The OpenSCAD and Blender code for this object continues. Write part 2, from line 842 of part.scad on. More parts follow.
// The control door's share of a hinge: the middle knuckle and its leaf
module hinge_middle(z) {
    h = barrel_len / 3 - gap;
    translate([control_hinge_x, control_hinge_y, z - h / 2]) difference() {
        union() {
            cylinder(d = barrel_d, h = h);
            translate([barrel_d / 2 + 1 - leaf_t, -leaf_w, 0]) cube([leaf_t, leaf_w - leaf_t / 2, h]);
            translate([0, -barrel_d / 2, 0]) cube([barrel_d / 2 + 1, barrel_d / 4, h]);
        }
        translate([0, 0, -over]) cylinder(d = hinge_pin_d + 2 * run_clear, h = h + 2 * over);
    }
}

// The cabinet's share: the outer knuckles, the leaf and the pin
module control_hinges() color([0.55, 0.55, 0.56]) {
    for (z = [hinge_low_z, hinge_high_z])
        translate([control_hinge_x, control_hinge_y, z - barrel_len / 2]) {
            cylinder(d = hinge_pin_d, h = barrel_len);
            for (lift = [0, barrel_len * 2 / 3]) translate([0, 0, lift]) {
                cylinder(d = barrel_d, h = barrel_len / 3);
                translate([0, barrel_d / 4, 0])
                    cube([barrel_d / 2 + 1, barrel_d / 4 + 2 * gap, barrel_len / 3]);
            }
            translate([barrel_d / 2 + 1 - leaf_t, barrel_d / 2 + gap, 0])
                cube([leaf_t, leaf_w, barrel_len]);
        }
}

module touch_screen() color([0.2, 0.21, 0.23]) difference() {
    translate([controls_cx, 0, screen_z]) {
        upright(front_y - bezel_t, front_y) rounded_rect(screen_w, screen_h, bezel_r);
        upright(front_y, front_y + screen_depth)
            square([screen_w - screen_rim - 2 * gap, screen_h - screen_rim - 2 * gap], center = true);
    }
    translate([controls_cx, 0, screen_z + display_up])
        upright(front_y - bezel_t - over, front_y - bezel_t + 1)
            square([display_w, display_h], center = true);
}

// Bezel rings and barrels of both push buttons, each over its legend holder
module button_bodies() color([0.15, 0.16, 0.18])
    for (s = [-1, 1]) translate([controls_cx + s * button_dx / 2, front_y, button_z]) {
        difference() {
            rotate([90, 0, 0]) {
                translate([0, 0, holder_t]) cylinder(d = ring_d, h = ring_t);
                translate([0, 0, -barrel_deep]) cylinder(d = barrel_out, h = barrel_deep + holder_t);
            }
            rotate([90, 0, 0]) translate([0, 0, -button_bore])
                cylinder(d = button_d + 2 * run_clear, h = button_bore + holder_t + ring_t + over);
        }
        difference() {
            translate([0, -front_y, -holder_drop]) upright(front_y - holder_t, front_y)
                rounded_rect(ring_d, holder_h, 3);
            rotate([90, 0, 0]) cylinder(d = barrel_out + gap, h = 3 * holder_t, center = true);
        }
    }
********
Return the whole listing exactly.

The OpenSCAD and Blender code for this object continues. Write part 2, from line 842 of part.scad on. More parts follow.
// The control door's share of a hinge: the middle knuckle and its leaf
module hinge_middle(z) {
    h = barrel_len / 3 - gap;
    translate([control_hinge_x, control_hinge_y, z - h / 2]) difference() {
        union() {
            cylinder(d = barrel_d, h = h);
            translate([barrel_d / 2 + 1 - leaf_t, -leaf_w, 0]) cube([leaf_t, leaf_w - leaf_t / 2, h]);
            translate([0, -barrel_d / 2, 0]) cube([barrel_d / 2 + 1, barrel_d / 4, h]);
        }
        translate([0, 0, -over]) cylinder(d = hinge_pin_d + 2 * run_clear, h = h + 2 * over);
    }
}

// The cabinet's share: the outer knuckles, the leaf and the pin
module control_hinges() color([0.55, 0.55, 0.56]) {
    for (z = [hinge_low_z, hinge_high_z])
        translate([control_hinge_x, control_hinge_y, z - barrel_len / 2]) {
            cylinder(d = hinge_pin_d, h = barrel_len);
            for (lift = [0, barrel_len * 2 / 3]) translate([0, 0, lift]) {
                cylinder(d = barrel_d, h = barrel_len / 3);
                translate([0, barrel_d / 4, 0])
                    cube([barrel_d / 2 + 1, barrel_d / 4 + 2 * gap, barrel_len / 3]);
            }
            translate([barrel_d / 2 + 1 - leaf_t, barrel_d / 2 + gap, 0])
                cube([leaf_t, leaf_w, barrel_len]);
        }
}

module touch_screen() color([0.2, 0.21, 0.23]) difference() {
    translate([controls_cx, 0, screen_z]) {
        upright(front_y - bezel_t, front_y) rounded_rect(screen_w, screen_h, bezel_r);
        upright(front_y, front_y + screen_depth)
            square([screen_w - screen_rim - 2 * gap, screen_h - screen_rim - 2 * gap], center = true);
    }
    translate([controls_cx, 0, screen_z + display_up])
        upright(front_y - bezel_t - over, front_y - bezel_t + 1)
            square([display_w, display_h], center = true);
}

// Bezel rings and barrels of both push buttons, each over its legend holder
module button_bodies() color([0.15, 0.16, 0.18])
    for (s = [-1, 1]) translate([controls_cx + s * button_dx / 2, front_y, button_z]) {
        difference() {
            rotate([90, 0, 0]) {
                translate([0, 0, holder_t]) cylinder(d = ring_d, h = ring_t);
                translate([0, 0, -barrel_deep]) cylinder(d = barrel_out, h = barrel_deep + holder_t);
            }
            rotate([90, 0, 0]) translate([0, 0, -button_bore])
                cylinder(d = button_d + 2 * run_clear, h = button_bore + holder_t + ring_t + over);
        }
        difference() {
            translate([0, -front_y, -holder_drop]) upright(front_y - holder_t, front_y)
                rounded_rect(ring_d, holder_h, 3);
            rotate([90, 0, 0]) cylinder(d = barrel_out + gap, h = 3 * holder_t, center = true);
        }
    }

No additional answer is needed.